L’ingaggio di Conte all’Inter, lungo passato alla nemica giurata di sempre Juventus, palmares invidiabile sia da giocatore che da allenatore, viene visto da parte di alcune frange della tifoseria interista come un tradimento. Moratti non è di certo saltato sul dondolo dove sverna sui ricordi dei mille miliardi di lire versati nella pancia della sua vecchia creatura. Il ricordo del fallimento di Lippi – altro juventino traslocato a suo tempo sulla panchina interista brucia ancora. L’arrivo dell’allenatore salentino – per i più estremi e radicali tra i nerazzurri – assomiglierebbe a un pugno di sale gettato sulla ferita ancora e perennemente aperta nelle diatribe tra Juventus e Inter. Nota bene: Conte era il polmone bianconero in campo in quel lontano Aprile del 1998 in cui la Juventus supero’ l’Inter 1-0, giorno del clamoroso episodio del presunto fallo da rigore di Juliano contro Ronaldo e scudetto che prese per l’ennesimo anno la strada asfaltata di Torino.

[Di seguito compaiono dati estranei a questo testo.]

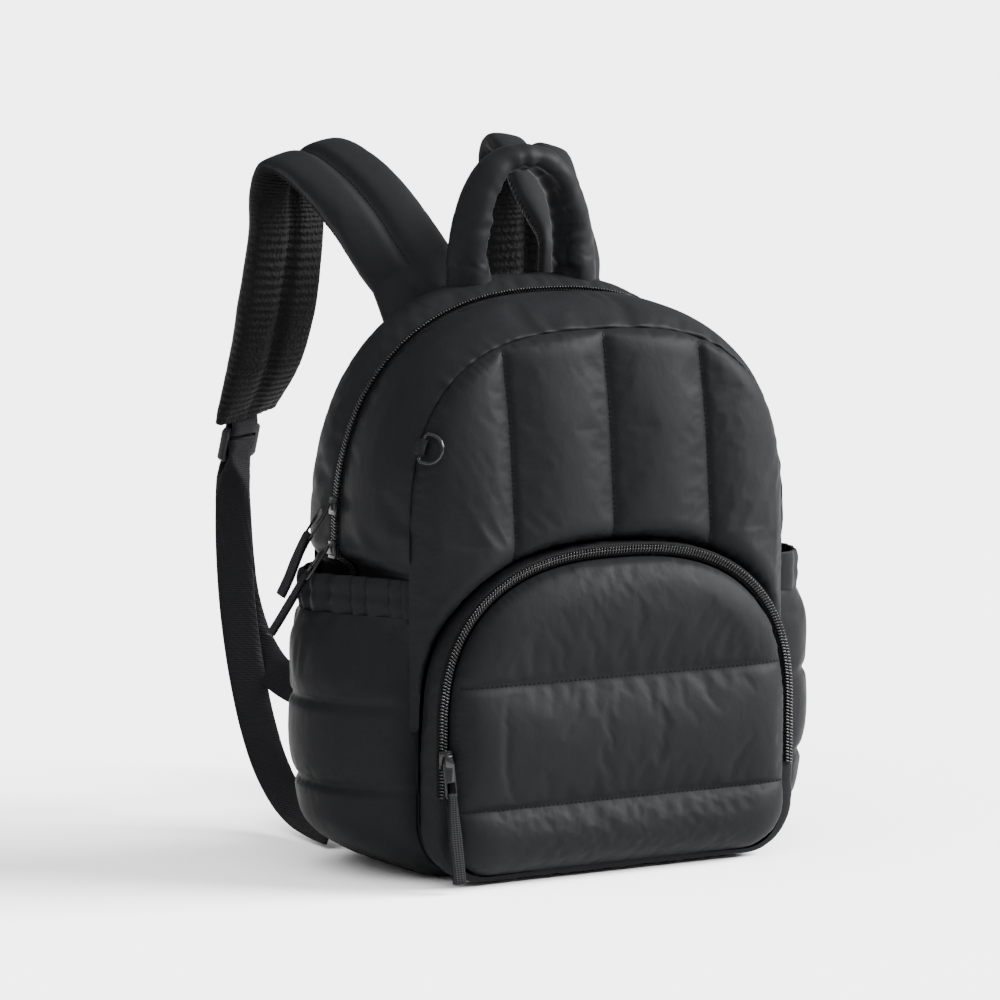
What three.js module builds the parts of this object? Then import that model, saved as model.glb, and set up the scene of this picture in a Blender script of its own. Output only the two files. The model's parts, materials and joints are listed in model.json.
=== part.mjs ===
// Quilted puffer backpack, in millimetres: +X is right seen from the front, -Y the front, +Z up.
// The origin is on the flat base, under the middle of the bag. Each piece is one closed solid.
import * as THREE from 'three';

// Driving dimensions of the bag
const HALF_WIDTH = 140;          // front seam, middle to side
const SPRING_Z = 212;            // where the straight sides turn into the arch
const FRONT_ARCH_RISE = 140;     // arch of the front seam above SPRING_Z
const CROWN_RISE = 165;          // highest line of the gusset above SPRING_Z
const FRONT_Y = -70;             // plane of the front seam
const BODY_DEPTH = 128;          // front seam to back seam
const CORNER_RADIUS = 35;        // bottom corners seen from the front
const SIDE_SWELL = 15;           // how far the gusset swells past the seams
const SIDE_TUCK = 6;             // how far the side pockets press the gusset in
const GUSSET_FOOT_Z = CORNER_RADIUS + 25; // gusset strips above, bottom boxing below
const PAD = 8;                   // padded wall
const SEAM_EDGE = 2.6;           // the same wall where it is sewn
const CLEARANCE = 0.3;           // gap that neighbouring pieces keep
const BACK_PUFF = 6;             // crown of the back panel
const GUSSET_PUFF = 3;           // crown of a gusset strip
const BASE_WALL = 5;

// Zips
const TAPE_WIDTH = 8;
const TAPE_THICKNESS = 1.2;
const COIL_WIDTH = 5.5;
const COIL_HEIGHT = 2.4;
const MAIN_ZIP_Y = 0;

// Front panel and front pocket
const PANEL_SWELL = 17;          // front panel at the pocket arch, forward of its seam
const CHANNEL_PUFF = 7;          // crown of one quilted channel
const POCKET_HALF_WIDTH = 134.6; // outer edge of the pocket boxing
const POCKET_SPRING_Z = 100;
const POCKET_ARCH_RISE = 115;
const POCKET_FLOOR_Z = 3;
const POCKET_DEPTH = 25;         // front seam plane to the pocket zip
const POCKET_FACE_PUFF = 15;     // crown of the pocket face past its zip
const POCKET_BACKING = 6;        // front panel where the pocket covers it
const POCKET_WALL = 3;
const POCKET_ZIP_FOOT_Z = GUSSET_FOOT_Z;
const POCKET_SLIDER_Z = 91;      // top of the pocket's slider

// Side pockets
const HEM_TOP_Z = SPRING_Z - 15;
const POCKET_RELIEF = 14;        // height over which the gusset comes out again above the hem
const SWELL_LOW = 0.45;          // share of the swell that is left behind the side pockets
const HEM_HEIGHT = 25;
const HEM_WALL = 4;
const HEM_GATHERS = 12;
const HEM_RIPPLE = 1.6;
const SIDE_POCKET_SWELL = 37;    // room between side pocket and gusset
const SIDE_POCKET_WALL = 5.5;

// Handle, straps and webbing
const HANDLE_RISE = 85;          // top of the handle above its foot
const HANDLE_FOOT_HALF_SPAN = 40;
const HANDLE_DEPTH = 30;
const HANDLE_Y = 30;
const STRAP_WIDTH = 62;
const STRAP_THICKNESS = 16;
const STRAP_GROOVE = 3.5;
const WEBBING_WIDTH = 25;
const WEBBING_THICKNESS = 1.6;
const BUCKLE_WALL = 4;
const BUCKLE_THICKNESS = 4.5;

// Metal parts
const RING_WIRE = 2.5;
const RING_HEIGHT = 21;
const RING_REACH = 18;
const RING_ABOVE_SPRING = 71;    // middle of the ring above the spring line
const RING_PLAY = 0.4;           // room round the bar inside its tab
const RING_STAND = 0.8;          // ring and tab stand this clear of the panel
const RING_TAB_WIDTH = 11;
const RING_TAB_WALL = 1.2;
const SLIDER_LENGTH = 11;
const SLIDER_WIDTH = 8.5;
const SLIDER_HEIGHT = 3;
const PULL_LENGTH = 27;
const PULL_WIDTH = 8;
const PULL_THICKNESS = 1.6;
const RIBBON_LENGTH = 54;
const MAIN_RIBBON_LENGTH = 44;
const RIBBON_WIDTH = 9;
const RIBBON_THICKNESS = 1.8;

const BACK_Y = FRONT_Y + BODY_DEPTH;
const ARCH_POWER_FRONT = 2.85;
const ARCH_POWER_BACK = 2.4;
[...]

Ancora in nome del guardiamo avanti, della Borsa forse e del bel gioco che deve prevalere su tutto e tutti, sulla sponda bianconera hanno pensato a Sarri per sostituire Allegri. Non proprio un vecchio amico uno che solo due anni fa, prima della pausa neutralizzante al Chelsea di Londra, da allenatore del Napoli del focoso anti juventino De Laurentis – non le mandò di certo a dire alla squadra di Torino: totale rivalità Sud contro Nord, dita medie indirizzate ai tifosi juventini, affermazioni polemiche assai sul fatturato della Juventus, sui calendari apparentemente favorevoli alla vecchia signora, e sull’atteggiamento poco sportivo della famiglia Agnelli & Company nell’affare del passaggio di Higuain alla vecchia signora.
Possibile che questi episodi siano stati digeriti e dimenticati al volo come una sforbiciata in area di rigore – in nome della professionalità dei nostri eroi del football? Conte su una sponda e Sarri dall’altra – non rappresentano di certo due simboli stra-cittadini sullo stile di un Totti (inimmaginabile, intollerabile, inaccettabile un passaggio di quest’ultimo a qualsiasi altra società in Italia, da giocatore o Dirigente) – ma entrambi gli uomini hanno effettivamente ricoperto un ruolo sportivo di protagonisti con un passato di sostanza proprio contro le società verso cui oggi si apprestano a virare.
E’ giusto ricordare che negli anni ottanta il Trap sconfinò dalla Juve all’Inter, dopo una carriera pazzesca a Torino (il buon Giovanni raccolse un solo Scudetto con la beneamata, i cambi Torino Milano non portano bene all’Inter), e poi che Eriksson allenò prima la Roma dove perse uno scudetto all’ultima giornata con il già retrocesso Lecce e poi si consolò alla grande vincendone uno con la Lazio … Il mondo del calcio è denso di corsi e ricorsi storici, chi si illude ancora di tenerlo imbottito e protetto nel comfort delle bandiere è un illuso. Smettiamola con questo romanticismo da stadio: oggi ciò che conta è possedere un abbonamento su Sky o Dazn, e vincere davanti alla tivvù, non partecipare ad un evento di sport.
Un punto sia chiaro: se all’arrivo del prossimo inverno, Conte e Sarri si troveranno avanti, comodi su una tavola imbandita ad affettarsi il panettone, potremo dire che l’alta classifica fa bene – spurga e depura incrostazioni- e a differenza dell’alta marea allaga d’amore anche i cuori più ostili. Magari non in eterno, ma si sa, “..si alza il vento… bisogna tentare di vivere” come scriveva Paul Valéry uno che ai moduli tre-quattro-tre, alla VAR e al rigore che forse c’era o non c’era non ci pensava davvero.